When a beloved series returns to screens looking sharper than audiences ever remembered, the change rarely happens by accident. Somewhere, a technician has spent weeks or months coaxing a clean image out of a fading print, a warped tape, or a film element that has begun to decay. This work is called archival restoration, and it sits at the center of how television history is preserved and passed forward. It is less glamorous than the original production, yet it often determines whether a program can be seen at all by later generations. Understanding what restoration involves, and why it is so difficult, explains a great deal about the uneven survival of the medium's past.
What Restoration Actually Means
Restoration is frequently confused with simple digitization, but the two are not the same. Digitizing a tape or film transfers its contents into a digital file; restoration is the deliberate work of repairing the damage that time, handling, and obsolete formats have inflicted on that source. A restorer may stabilize a shaking image, remove scratches and dust embedded in a film frame, correct color that has shifted toward red or green over the decades, and rebuild audio that has grown muddy or dropped out entirely. Each of these steps requires judgment about what the program looked and sounded like when it first aired.
The guiding principle for careful archivists is fidelity rather than reinvention. The goal is to recover the work as it was, not to modernize it into something it never was. That distinction matters because aggressive processing can erase the texture of an era, smoothing away film grain or the soft look of early video until the result feels artificial. Responsible restoration treats the original as a historical document and tries to present it honestly, flaws of its time included, while removing only the damage that accumulated afterward.
Why So Much Was Nearly Lost
The need for restoration is rooted in how television was made and stored in its first decades. Early programs were captured on film or on videotape that was expensive and reused, and broadcasters often saw little long-term value in keeping recordings of shows that had already aired. Tapes were wiped and recorded over, film was discarded, and storage conditions were frequently poor. The result is that large stretches of the medium's early output survive only partially, in low-quality copies, or not at all.
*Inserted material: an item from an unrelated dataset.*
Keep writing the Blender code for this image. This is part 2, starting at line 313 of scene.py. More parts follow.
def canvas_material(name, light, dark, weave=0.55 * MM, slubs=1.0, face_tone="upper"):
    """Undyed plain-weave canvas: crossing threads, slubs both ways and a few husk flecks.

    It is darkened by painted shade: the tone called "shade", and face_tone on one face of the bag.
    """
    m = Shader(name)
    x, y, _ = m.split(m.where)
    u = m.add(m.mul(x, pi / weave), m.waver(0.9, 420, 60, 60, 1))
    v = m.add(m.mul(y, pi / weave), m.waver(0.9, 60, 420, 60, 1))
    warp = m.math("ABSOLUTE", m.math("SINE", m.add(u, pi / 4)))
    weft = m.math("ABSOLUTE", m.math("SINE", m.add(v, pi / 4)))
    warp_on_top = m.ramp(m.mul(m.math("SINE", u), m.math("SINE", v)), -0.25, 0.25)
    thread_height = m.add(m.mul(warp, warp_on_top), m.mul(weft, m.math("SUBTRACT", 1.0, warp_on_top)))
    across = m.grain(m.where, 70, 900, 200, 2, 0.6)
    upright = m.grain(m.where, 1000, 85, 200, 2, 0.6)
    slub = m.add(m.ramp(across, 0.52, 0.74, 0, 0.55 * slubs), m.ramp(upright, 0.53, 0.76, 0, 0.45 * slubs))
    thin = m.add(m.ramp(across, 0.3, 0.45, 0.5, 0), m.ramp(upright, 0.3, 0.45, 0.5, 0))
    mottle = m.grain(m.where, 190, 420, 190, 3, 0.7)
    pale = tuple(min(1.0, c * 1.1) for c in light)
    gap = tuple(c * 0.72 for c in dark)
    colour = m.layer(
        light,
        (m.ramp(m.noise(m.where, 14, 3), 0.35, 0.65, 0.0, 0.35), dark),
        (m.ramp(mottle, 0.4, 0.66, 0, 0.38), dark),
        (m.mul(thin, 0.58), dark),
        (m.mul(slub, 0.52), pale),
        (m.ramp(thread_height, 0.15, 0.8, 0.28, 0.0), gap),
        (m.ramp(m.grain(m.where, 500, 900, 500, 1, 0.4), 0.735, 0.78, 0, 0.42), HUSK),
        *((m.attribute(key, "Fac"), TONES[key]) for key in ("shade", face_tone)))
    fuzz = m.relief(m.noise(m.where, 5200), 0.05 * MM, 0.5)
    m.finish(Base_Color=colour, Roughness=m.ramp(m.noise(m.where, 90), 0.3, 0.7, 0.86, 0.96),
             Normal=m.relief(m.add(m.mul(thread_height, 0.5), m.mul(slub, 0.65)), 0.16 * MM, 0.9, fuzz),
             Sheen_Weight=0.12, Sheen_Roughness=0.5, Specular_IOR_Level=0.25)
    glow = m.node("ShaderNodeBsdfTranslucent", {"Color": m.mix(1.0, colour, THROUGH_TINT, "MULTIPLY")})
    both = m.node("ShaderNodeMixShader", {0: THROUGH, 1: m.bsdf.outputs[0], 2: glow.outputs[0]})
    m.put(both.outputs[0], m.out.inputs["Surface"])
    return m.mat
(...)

What does survive has often endured heat, humidity, and chemical breakdown that leaves the source fragile.
Restoration does not create the past. It rescues what is left of it, one frame at a time, before the original disappears for good.
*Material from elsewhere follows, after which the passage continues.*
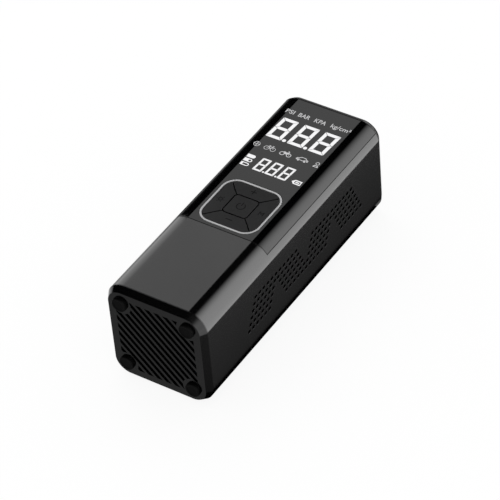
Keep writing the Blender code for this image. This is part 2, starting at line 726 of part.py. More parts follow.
# ---------------------------------------------------------------- display and keypad
def display_panel():
    wrap = PANEL_WRAP - GAP / (EDGE_RADIUS - PANEL_THICKNESS)
    panel = panel_band('display_panel', 0.0, PANEL_THICKNESS, PANEL_AT + GAP, HOUSING_END, wrap)
    opening_size = RING_SIZE + 2 * GAP
    opening = slab('keypad_opening', [rounded(opening_size, opening_size, RING_RADIUS + GAP)], 2 * WALL)
    cut(panel, place(opening, (0.0, along(KEYPAD_AT), BODY_HEIGHT)))
    return finish(panel, 'panel_gloss')


def light_ring():
    """The light guide round the keypad, from the board up to the face of the panel."""
    inner_size = RING_SIZE - 2 * RING_WIDTH
    loops = [
        rounded(RING_SIZE, RING_SIZE, RING_RADIUS),
        rounded(inner_size, inner_size, RING_RADIUS - RING_WIDTH)]
    foot = BOARD_TOP + GAP
    ring = slab('light_ring', loops, BODY_HEIGHT - foot)
    place(ring, (0.0, along(KEYPAD_AT), (BODY_HEIGHT + foot) / 2))
    return finish(ring, 'ring_white')


def pad_blank(name):
    """The full pad, from which each key is cut."""
    size = RING_SIZE - 2 * RING_WIDTH - 2 * GAP
    return slab(name, [rounded(size, size, RING_RADIUS - RING_WIDTH - GAP)], KEY_THICKNESS)


def key_places():
    """Name, and direction from the middle of the pad, of each outer key."""
    return (('key_plus', 90), ('key_minus', 270), ('key_mode', 0), ('key_lamp', 180))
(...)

This history is why a single surviving element can carry enormous weight. When only one print of an episode remains, the restorer is not choosing among options but working with the last evidence that the program existed in finished form. The pressure of that situation shapes the craft: archivists race against the slow chemistry of decay, knowing that a film base can deteriorate past the point of rescue and that magnetic tape can shed its image with each pass through a machine. Every successful restoration is, in part, a small victory over loss that might otherwise have been permanent.
Why It Matters to TV History
The stakes of restoration reach beyond nostalgia. Television is one of the primary records of how societies talked to themselves across the twentieth century and into the present, capturing language, fashion, humor, and argument in motion. When an episode is restored and made accessible, it returns a piece of that record to scholars, to creators studying their predecessors, and to ordinary viewers curious about where the medium came from. When it is lost, the gap is not merely entertainment that vanished but a missing entry in a shared cultural archive.
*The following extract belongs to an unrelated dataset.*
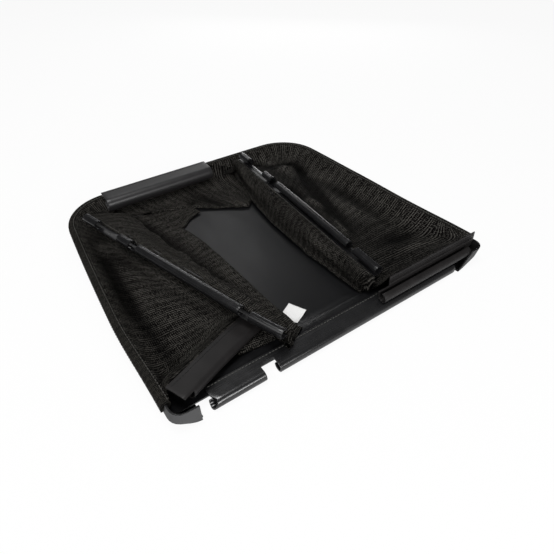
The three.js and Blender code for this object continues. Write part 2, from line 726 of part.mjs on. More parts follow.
function rightSection(s) {
  const end = sideLength + cornerLength + 0.38 * rearLength;
  const rimDistance = rimLength - mix(wallStart, end, s);
  const front = 1 - smooth(s, 0, 0.12);
  const edge = insideRim(rimDistance, MESH_EDGE_INSET, MESH_EDGE_Z);
  const valley = insideRim(rimDistance, VALLEY_INSET, VALLEY_HEIGHT);
  const along = TOP_CLIP_LENGTH * (1 - s);
  const beneath = inFrame(rightTopFrame, 0, -CLOTH_SAG, along);
  const slope = valley.clone().lerp(beneath, 0.5);
  slope.z = 2 * VALLEY_HEIGHT + WRINKLE * Math.sin(19 * s);
  valley.lerp(behindRightClip(0.07), front);
  slope.lerp(behindRightClip(0.5), front);
  beneath.lerp(behindRightClip(0.97), front);
  const crease = rightCrease.getPoint(s);
  const beyond = beneath.clone().lerp(crease, 0.5).setZ(1.5 * crease.z);
  const folded = fold(crease, flatDirection(crease, beneath));
  const edgeTop = inFrame(rightTopFrame, -TOP_STRIP / 3, -underStrip, along);
  const band = crease.clone().lerp(edgeTop, 0.5);
  band.z = mix(crease.z, edgeTop.z, 0.85);
  return [edge, valley, slope, beneath, beyond, ...folded, band, edgeTop];
}

const rearFoldHeight = TRAY_WALL + CLEARANCE + MESH / 2 + CREASE_RADIUS;
const rearCrease = line([
  place(-0.42, 0.865, rearFoldHeight),
  place(-0.22, 0.832, rearFoldHeight),
  place(-0.03, 0.766, rearFoldHeight),
  place(0.15, 0.705, rearFoldHeight),
]);

function rearSection(s) {
  const rimDistance = sideLength + cornerLength + rearLength * mix(0.045, 0.6, s);
  const edge = insideRim(rimDistance, MESH_EDGE_INSET, MESH_EDGE_Z);
  const valley = insideRim(rimDistance, 0.73 * VALLEY_INSET, VALLEY_HEIGHT);
  const crease = rearCrease.getPoint(s);
  const floor = valley.clone().lerp(crease, 0.5).setZ(rearFoldHeight - CREASE_RADIUS);
  const folded = fold(crease, new THREE.Vector3(0, 1, 0));
  const x = rearClipLeft + REAR_CLIP_LENGTH * mix(0.06, 0.98, s);
  const hookBottom = REAR_CLIP_TOP - rearOuter;
  const underHook = new THREE.Vector3(x, rearClipBack - 1.5 * rearOuter, FOLD_HEIGHT);
  const foot = crease.clone().lerp(underHook, 0.6).setZ(FOLD_HEIGHT);
  const belowHook = new THREE.Vector3(x, rearClipBack - 1.1 * rearOuter, 0.75 * hookBottom);
  const behindHook = new THREE.Vector3(x, rearClipBack - 0.22 * rearOuter, 1.2 * hookBottom);
  const top = REAR_CLIP_TOP - REAR_CLIP_WALL - underStrip;
  const edgeTop = new THREE.Vector3(x, rearClipBack - 0.15 * rearOuter, top);
  return [edge, valley, floor, ...folded, foot, belowHook, behindHook, edgeTop];
}

// Care label

// Lies on the floor and follows it up the ramp.
function careLabel() {
  const middle = place(-0.174, 0.153, 0);
  const turn = THREE.MathUtils.degToRad(27);
  const steps = 6;
  const grid = [];
  for (let i = 0; i <= steps; i += 1) {
    const row = [];
    for (let j = 0; j <= steps; j += 1) {
      const point = new THREE.Vector3(
        LABEL_WIDTH * (i / steps - 0.5),
        LABEL_LENGTH * (j / steps - 0.5),
        0,
      );
      point.applyAxisAngle(up, turn).add(middle);
      row.push(point.setZ(floorTop(point.y) + CLEARANCE + LABEL_THICKNESS));
    }
    grid.push(row);
  }
  return sheet(grid, LABEL_THICKNESS);
}

const bag = new THREE.Group();

function addPiece(name, geometry, material) {
  const mesh = new THREE.Mesh(geometry, material);
  mesh.name = name;
  geometry.computeVertexNormals();
  bag.add(mesh);
}

addPiece("floor_tray", floorTray(), MATERIALS.tray);
addPiece("rim_binding", rimBinding(), MATERIALS.binding);
addPiece("front_clip", frontClip(), MATERIALS.clip);
addPiece("left_front_clip", sideClip(leftFrontFrame, 0), MATERIALS.clip);
addPiece("right_front_clip", sideClip(rightFrontFrame, RIGHT_HOOK_REACH), MATERIALS.clip);
addPiece("left_top_clip", topClip(leftTopFrame, true), MATERIALS.clip);
addPiece("right_top_clip", topClip(rightTopFrame, false), MATERIALS.clip);
addPiece("rear_top_clip", rearClip(), MATERIALS.clip);
addPiece("left_wall_mesh", wall(leftSection, 26, 33), MATERIALS.mesh);
addPiece("right_wall_mesh", wall(rightSection, 26, 27), MATERIALS.mesh);
addPiece("rear_wall_mesh", wall(rearSection, 14, 27), MATERIALS.mesh);
addPiece("care_label", careLabel(), MATERIALS.label);

export default bag;
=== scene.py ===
# %% [markdown]
# A grass collection bag for a walk-behind mower, lying folded without its wire frame.
# The CAD model fixes every size and place. This notebook dresses it: the moulded tray gets its
# soft edges, the clips their extruded gloss, and the mesh walls their folds and weave.

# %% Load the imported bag
import math

import bmesh
import bpy
import numpy as np
from mathutils import Matrix, Vector, noise


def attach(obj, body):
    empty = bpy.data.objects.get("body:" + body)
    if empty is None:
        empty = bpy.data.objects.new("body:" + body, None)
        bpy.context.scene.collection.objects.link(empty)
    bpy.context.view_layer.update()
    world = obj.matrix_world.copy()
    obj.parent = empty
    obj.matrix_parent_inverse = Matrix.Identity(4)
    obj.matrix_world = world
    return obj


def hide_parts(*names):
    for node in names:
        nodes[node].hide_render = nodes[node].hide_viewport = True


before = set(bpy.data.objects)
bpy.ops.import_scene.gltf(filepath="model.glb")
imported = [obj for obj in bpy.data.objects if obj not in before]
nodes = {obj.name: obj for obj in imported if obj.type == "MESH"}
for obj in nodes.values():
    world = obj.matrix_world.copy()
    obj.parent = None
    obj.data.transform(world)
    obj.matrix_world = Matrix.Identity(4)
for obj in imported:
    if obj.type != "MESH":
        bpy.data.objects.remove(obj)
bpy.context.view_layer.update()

print("nodes:", sorted(nodes))

# %% [markdown]
# The bag is measured in millimetres, as its maker would draw it, and Blender works in metres.
# So every size below is written in millimetres, and one helper turns finished points into a
# mesh. Rounded shapes are shaded smooth, but edges sharper than a given angle stay crisp.

# %% Build a mesh piece
MM = 0.001


def make_piece(name, points, faces, sharp=40.0):
    mesh = bpy.data.meshes.new(name)
    mesh.from_pydata([tuple(MM * c for c in p) for p in points], [], faces)
    mesh.update()
    piece = bpy.data.objects.new(name, mesh)
    bpy.context.scene.collection.objects.link(piece)
    smooth_piece(piece, sharp)
    return piece


def grid_faces(rows, steps):
    wide = steps + 1
    return [
        (i * wide + j, (i + 1) * wide + j, (i + 1) * wide + j + 1, i * wide + j + 1)
        for i in range(rows)
        for j in range(steps)
    ]


def tube_faces(rings, count, first=0):
    faces = []
    for i in range(rings - 1):
        for j in range(count):
            a, b = first + i * count + j, first + i * count + (j + 1) % count
            faces.append((a, b, b + count, a + count))
    faces.append(tuple(range(first, first + count))[::-1])
    faces.append(tuple(range(first + (rings - 1) * count, first + rings * count)))
    return faces


def sweep(name, rings, sharp=40.0):
    points = [p for ring in rings for p in ring]
    return make_piece(name, points, tube_faces(len(rings), len(rings[0])), sharp)


def store_vector(piece, name, values):
    made = piece.data.attributes.new(name, "FLOAT_VECTOR", "POINT")
    made.data.foreach_set("vector", np.array(values, dtype=np.float32).ravel())


def smooth_piece(piece, sharp):
    work = bmesh.new()
    work.from_mesh(piece.data)
    bmesh.ops.recalc_face_normals(work, faces=work.faces)
    work.to_mesh(piece.data)
    work.free()
    piece.data.shade_smooth()
    piece.data.set_sharp_from_angle(angle=math.radians(sharp))


def apply_modifiers(piece):
    graph = bpy.context.evaluated_depsgraph_get()
    mesh = bpy.data.meshes.new_from_object(piece.evaluated_get(graph))
    piece.modifiers.clear()
    old = piece.data
    piece.data = mesh
    bpy.data.meshes.remove(old)


def smoothstep(x, low, high):
    t = np.clip((x - low) / (high - low), 0.0, 1.0)
    return t * t * (3 - 2 * t)


def mix(a, b, t):
    return a + (b - a) * t


def unit(way):
    return way / np.linalg.norm(way)


def running_total(steps, axis):
    return np.insert(np.cumsum(steps, axis=axis), 0, 0.0, axis=axis)


# %% [markdown]
# A thin tray full of cloth never lies quite true. In the photograph the left front corner is
# pulled in a little by the folded wall, and the right one leans out. One smooth function moves
# every point by a few millimetres, so that tray, binding and cloth stay together.

# %% Let the tray give a little
FRONT_Y = -200.0
REAR_Y = 195.0
RIM_HEIGHT = 24.0
LEFT_SKEW = 6.0
RIGHT_SKEW_FOOT, RIGHT_SKEW_RIM = -7.0, 5.0
RETURN_SKEW = 8.5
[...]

For all its technical detail, restoration is finally an act of stewardship. It decides which programs remain legible to the future and how faithfully they speak in their own voice. As formats continue to age and as digital files themselves demand ongoing care, the work never truly ends; preservation is a continuous obligation rather than a finished task. The pristine rerun is the visible result, but the deeper achievement is keeping the long story of television available to be watched, studied, and remembered at all.